Hospitals bar visitors as NHS battles highest number of patients since February
UK hospitals have started barring visitors in a desperate bid to slow the spread of Covid-19.
The NHS is under huge strain from the Omicron surge – with Prime Minister Boris Johnson admitting last night that the health service is on a ‘war footing’.
Calderdale and Huddersfield NHS Foundation Trust and Leeds Teaching Hospitals NHS Trust are among those to stop visitors in all but the most extreme cases in their hospitals.
Similar decisions, now being taken by various local NHS chiefs, aim to reduce infection rates among staff and patients, with care already being compromised in certain parts of the country.
The number of people in hospital with coronavirus is now at its highest since February last year, according to the latest figures, while more than 20 NHS trusts have declared critical incidents.
That pressure has resulted in various others trusts across the country, including in York, Sheffield, Doncaster and Rotherham, banning almost all visitors in recent days.
It means some family and friends will now only be able to contact sick loved ones by video link, phone calls or by writing letters.
A total of 17,276 people were in hospital in the UK with Covid-19 as of January 4, Government figures show, up 59% week-on-week.
During the second wave of coronavirus, the numbers in hospital peaked at 39,254 on January 18 2021.
There were 2,258 Covid-19 hospital admissions on December 28, the latest UK-wide figure available, up 83% week on week and the highest number since February 3.
Admissions during the second wave peaked at 4,583 on January 12 2021.
In the Commons on Wednesday, the Prime Minister said hospital admissions were ‘doubling around every nine days’ – but he has repeatedly refused to introduce a new Covid crackdown.
Mr Johnson says the majority of those seriously ill in hospital have not been vaccinated.
Care and resources are being given to them at a time when the health service normally comes under significant strain from seasonal winter pressures.

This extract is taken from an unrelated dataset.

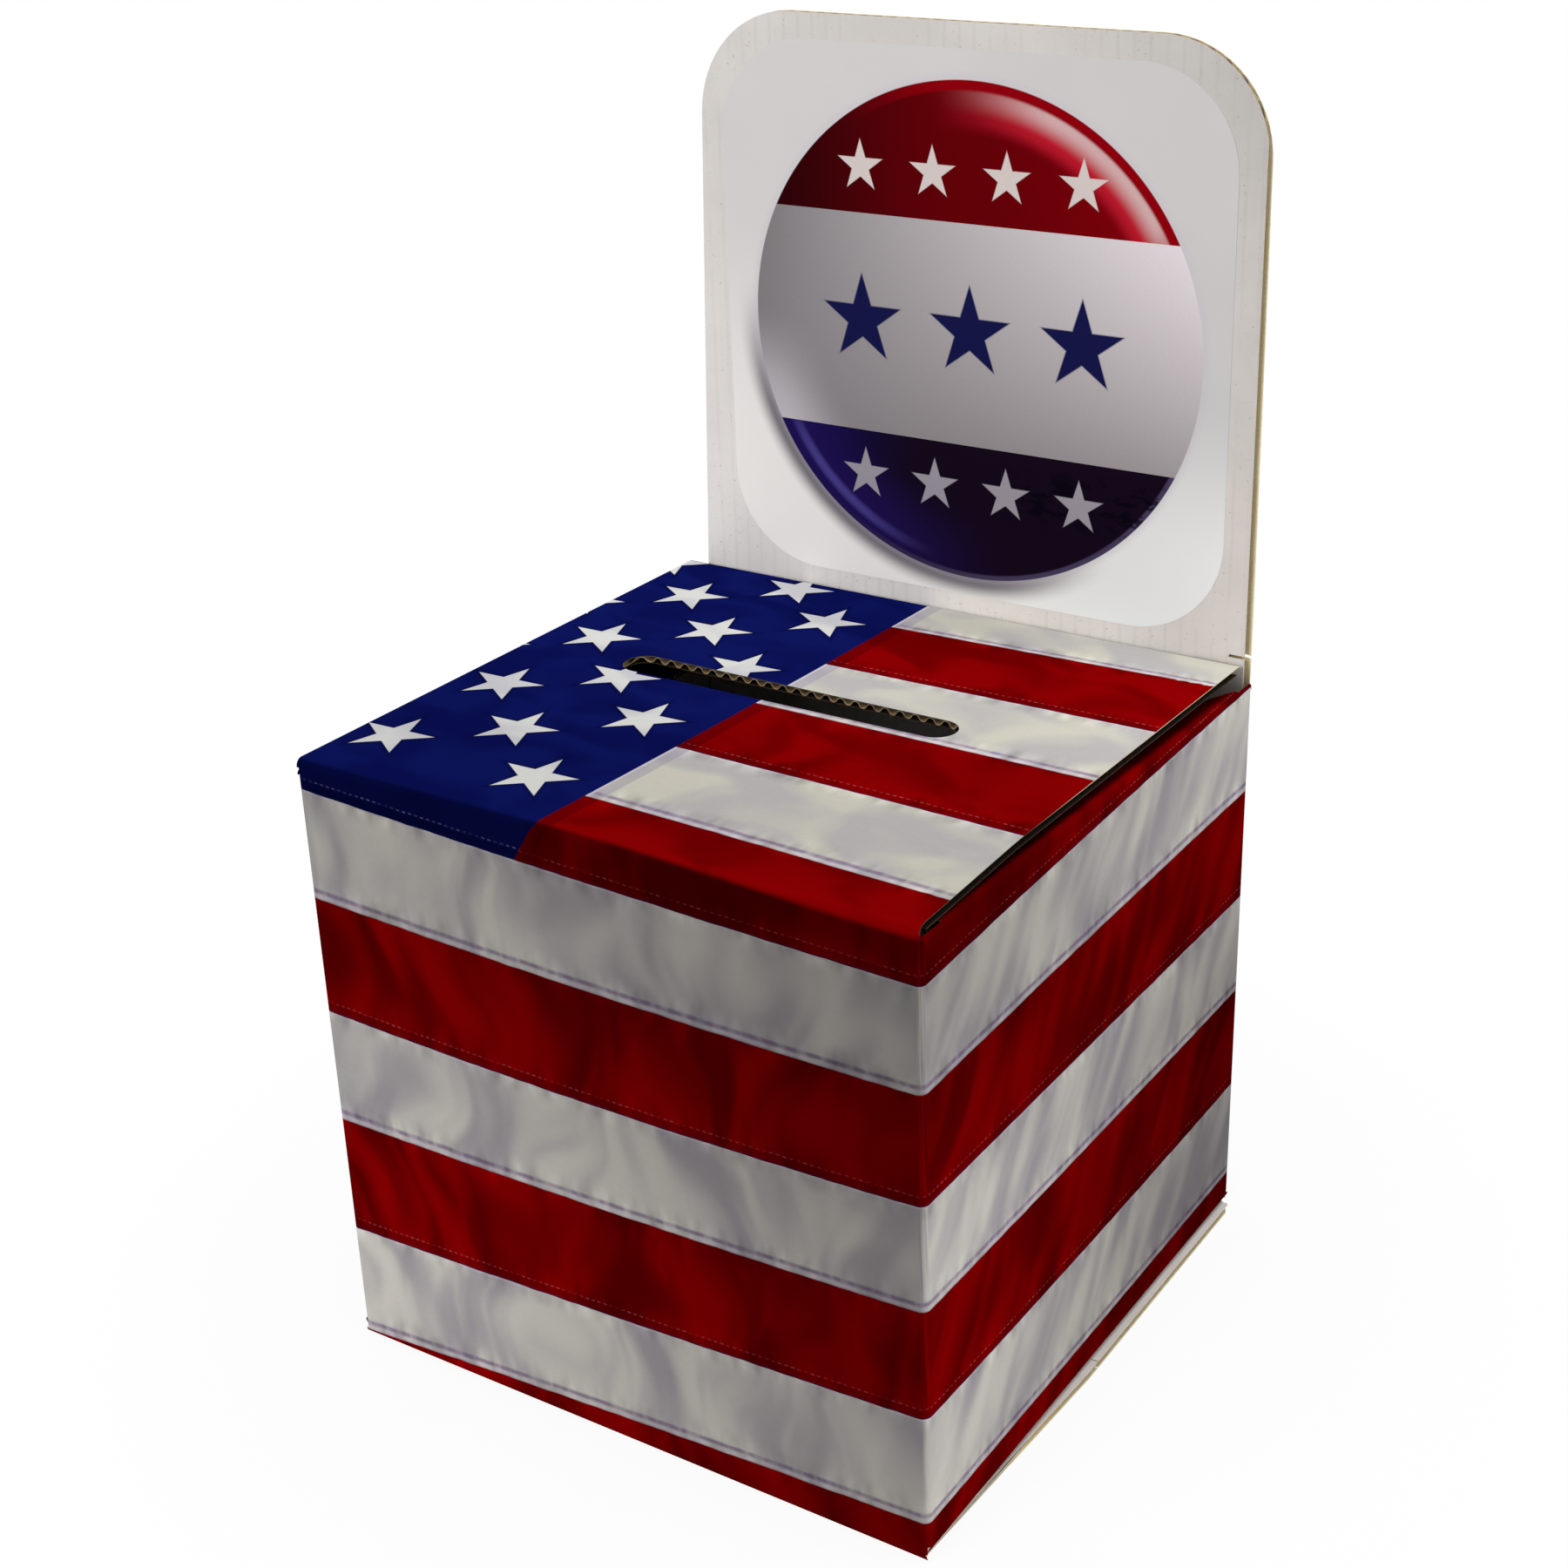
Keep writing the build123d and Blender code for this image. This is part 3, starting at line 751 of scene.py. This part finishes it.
def flag_print_recipe():
    """Sewn cloth stripes and a starred blue field, printed on smooth paper. The stripes' edges are
    at the whole values of the stripe number."""
    r = Recipe("flag_print")
    around, number = r.uv("print")
    field, up = r.uv("field")
    star_x, star_y = r.uv("star")

    # Where the print is: on the lid or on the right wall. The lid's mask starts a little lower at its right
    # end, so that the lid's painted light reaches a little way down over the fold there
    on_right = r.ease(around, front_right_mm - 3.0, front_right_mm + 3.0)
    lid_light_start = up + r.ease(around, 130.0, front_right_mm, 0.0, 7.0)
    on_lid = r.ease(lid_light_start, 296.0, 300.0) * (around < front_right_mm)

    # Cloth folds: soft bands that run up the walls and lean over on the right one, and patches on
    # the lid. Each stripe has its own.
    wander = (r.noise((around, up), 0.09, 1.0) - 0.5) * 0.012
    number = number + wander
    own = r.math("FLOOR", number) * fold_shift
    straight = around - on_right * 0.55 * up
    sway = r.noise((around + own, up), 0.013, 1.0) - 0.5
    sway = sway * r.ease(on_right, 0.0, 1.0, 64.0, 20.0)
    swayed = straight + sway + own
    broad = r.noise((swayed, up * 0.5), 0.024, 1.0, 0.5, 0.2)
    narrow = r.noise((swayed, up * 0.34), 0.055, 1.0, 0.4, 0.2)
    patches = r.noise((around + up * 0.4, up * 1.6), 0.020, 1.5, 0.5, 0.5)
    on_walls = r.ease(broad * 0.55 + narrow * 0.45, 0.30, 0.70)
    fold = r.between(on_lid, on_walls, r.ease(patches, 0.34, 0.66))
    fine = r.noise((around, up), 0.35, 3.0, 0.6)

    # Painted shade on the cloth: light on the lid, lightest at its rear, deeper on the walls, deepest just
    #     # under the fold. The front darkens to the right, and the right wall towards its lower rear
    #     corner.
    front_painted_shade = r.ease(up, 330.0, -40.0, 0.31, 0.555) * r.ease(around, -20.0, 325.0, 1.30, 0.70)
    rearward = r.ease(around, front_right_mm, rear_right_mm, -1.0, 1.0)
    right_shade_tilt = r.ease(up, 270.0, 120.0, 0.20, -0.35) * rearward
    right_painted_shade = r.ease(up, 200.0, 20.0, 0.69, 0.63) * (1.0 + right_shade_tilt)
    wall_painted_shade = r.between(on_right, front_painted_shade, right_painted_shade)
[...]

But coupled with Omicron-fuelled sickness and absence that has left the health service ‘stretched like never before’, according to Chris Hopson, the chief executive of NHS Providers.
The University Hospitals Bristol and Weston NHS Foundation Trust and the North Bristol NHS Trust, which run hospitals including the Bristol Royal Infirmary, the Bristol Royal Hospital for Children and Southmead, said they were at their ‘highest state of alert’.
The North East Ambulance Service (NEAS) said it asked patients with ‘potentially non-life-threatening’ calls to be taken to hospital by a relative if an ambulance was delayed over the bank holiday weekend.
Morecambe Bay NHS Trust and Blackpool Teaching Hospitals NHS Trust were also among those declaring critical incidents.
The Prime Minister’s official spokesperson said: ‘I think my understanding on critical incidents, obviously the numbers do vary… it’s worth understanding that critical incidents can last, in some certain circumstances, a matter of hours, a morning or afternoon, a day, some of them can last longer than that.
‘So they’re not a good indicator necessarily of how the NHS is performing.’